Money growth (money supply/printing money) is actually pretty moderate according to Ben Bernake. And we've only reduced interest rates due to trying to help the credit crunch of the subprime mortgage crisis. We don't do this all the time and the Fed generally doesn't like loose monetary policy (changing the interest rate lower) because it breeds inflation. Inflation in the US would mean foreign companies won't invest in the US as much, and sell their assets there (weakening the dollar). This weakening of the dollar would mean more inflation in the US (according to Ron Paul). However, low interest rates help the banks, which then help the various economic sectors that have been hurt in mortgage crisis. So I think Bernake weighed the pros and cons of lowering the interest rates and decided to lower it for the time being.
Sorry I made a mistake above. Instead of the sentence: "Fed is not printing money, it's borrowing money. and its borrowing with T-bills and other variants. treasury bonds. " I meant: "Fed is printing money, the Treasury Department (seperate government entity) is lending T bills and treasury bonds to fund its budget". I wanted to point out that there is less confidence that the US is able to pay back its debts, because of its current account deficit, and therefore foreign investors are selling off their assets in the US, weakening the dollar. The Fed printing money doesn't directly weaken the dollar, it increases inflation, and that makes investors less than happy, which also makes them want to sell off their assets in the US.
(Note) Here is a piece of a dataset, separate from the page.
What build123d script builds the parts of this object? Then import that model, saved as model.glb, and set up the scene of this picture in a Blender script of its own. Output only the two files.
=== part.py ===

The Fed printing money: Money supply = monetary policy, is different from lending Treasury Bills (T Bills) in order to fund the government budget, which is fiscal policy. The Fed is the Central Bank (monetary), the Treasury Department is one of the bureaucracies under the Executive Branch of the US government, which is ruled under the President. The Fed as a central Bank is much more independent from the government than other central banks. It does however have to report to Congress (Legislative) occasionally, but it retains its secrecy and independence.